>> BEGIN INFORMATION SHOWN

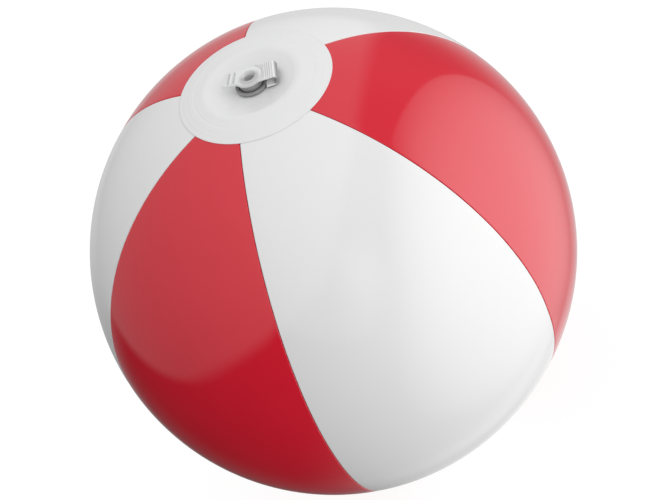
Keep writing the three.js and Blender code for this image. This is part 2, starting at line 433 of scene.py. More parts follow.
def grid_faces(rows, columns, wrap_rows=False, wrap_columns=False):
    """Quads of a grid of points numbered row by row."""
    faces = []
    for i in range(rows if wrap_rows else rows - 1):
        for j in range(columns if wrap_columns else columns - 1):
            i2, j2 = (i + 1) % rows, (j + 1) % columns
            faces.append((i * columns + j, i * columns + j2, i2 * columns + j2, i2 * columns + j))
    return faces


def loft(name, rings, material, wrap=False):
    """A closed skin through equal closed rings of points; the ends are capped unless it wraps."""
    rows, columns = len(rings), len(rings[0])
    faces = grid_faces(rows, columns, wrap_rows=wrap, wrap_columns=True)
    if not wrap:
        faces.append(tuple(range(columns))[::-1])
        faces.append(tuple(range((rows - 1) * columns, rows * columns)))
    return new_mesh(name, np.concatenate(rings), faces, material)


def rounded(profile, radius):
    """A closed 2-D outline with each corner turned into a small arc."""
    points = [np.array(p, float) for p in profile]
    result = []
    for i, corner in enumerate(points):
        before, after = points[i - 1] - corner, points[(i + 1) % len(points)] - corner
        back, on = np.linalg.norm(before), np.linalg.norm(after)
        reach = min(radius, CORNER_SHARE * back, CORNER_SHARE * on)
        start, end = corner + before / back * reach, corner + after / on * reach
        for t in np.linspace(0, 1, CORNER_STEPS):
            result.append((1 - t) ** 2 * start + 2 * t * (1 - t) * corner + t * t * end)
    return result


def densified(outline, spacing):
    """The same closed outline with extra points along its long straight runs."""
    result = []
    for here, there in zip(outline, outline[1:] + outline[:1]):
        steps = max(1, round(float(np.linalg.norm(there - here)) / spacing))
        result += [here + (there - here) * k / steps for k in range(steps)]
    return result


def turned(name, outline, material):
    """A ring turned about Z from a closed outline of (radius, z) points, anticlockwise."""
    rings = []
    for k in range(TURN_SEGMENTS):
        angle = 2 * math.pi * k / TURN_SEGMENTS
        rings.append(np.array([[r * math.cos(angle), r * math.sin(angle), z] for r, z in outline]))
    return loft(name, rings, material, wrap=True)


def film_skin(name, outer, inner, material, wrap=False):
    """A closed thin skin between two grids of points (rows x columns x 3)."""
    rows, columns = outer.shape[:2]
    points = np.concatenate([outer.reshape(-1, 3), inner.reshape(-1, 3)])
    below = rows * columns
    faces = grid_faces(rows, columns, wrap_columns=wrap)
    faces += [tuple(v + below for v in face[::-1]) for face in faces]
    first, last = list(range(columns)), list(range((rows - 1) * columns, rows * columns))
    if wrap:
        edges = [(first + first[:1], True), (last + last[:1], False)]
    else:
        left = list(range(0, rows * columns, columns))
        right = list(range(columns - 1, rows * columns, columns))
        edges = [(first, True), (last, False), (left, False), (right, True)]
    for line, flip in edges:
        for a, b in zip(line, line[1:]):
            strip = (a, b, b + below, a + below)
            faces.append(strip[::-1] if flip else strip)
    return new_mesh(name, points, faces, material)


# ---------------------------------------------------------------- materials
def shader(name, colour, roughness):
    """A PVC material, its tree and its principled shader."""
    material = bpy.data.materials.new(name)
    material.use_nodes = True
    nodes = material.node_tree.nodes
    principled = nodes["Principled BSDF"]
    principled.inputs["Base Color"].default_value = (*colour, 1)
    principled.inputs["Roughness"].default_value = roughness
    principled.inputs["IOR"].default_value = PVC_IOR
    return material, material.node_tree, principled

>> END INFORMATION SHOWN

WORK TO BE COMPLETED: Print from the first line through the line that contains "return faces", please, including both, and leave out every line outside that stretch.

OUTPUT FOR THIS EXERCISE:
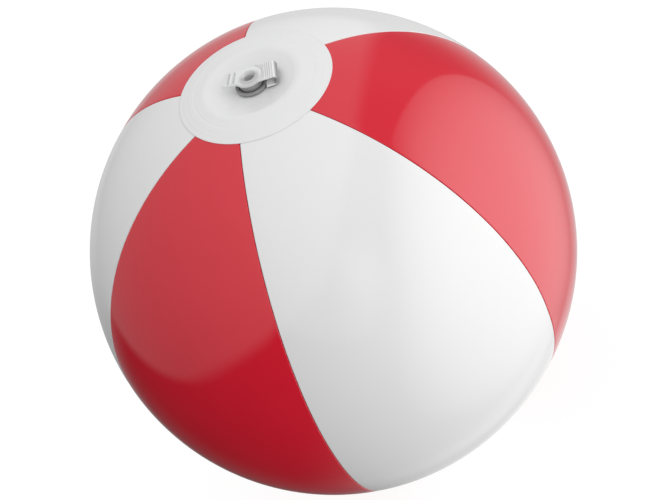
Keep writing the three.js and Blender code for this image. This is part 2, starting at line 433 of scene.py. More parts follow.
def grid_faces(rows, columns, wrap_rows=False, wrap_columns=False):
    """Quads of a grid of points numbered row by row."""
    faces = []
    for i in range(rows if wrap_rows else rows - 1):
        for j in range(columns if wrap_columns else columns - 1):
            i2, j2 = (i + 1) % rows, (j + 1) % columns
            faces.append((i * columns + j, i * columns + j2, i2 * columns + j2, i2 * columns + j))
    return faces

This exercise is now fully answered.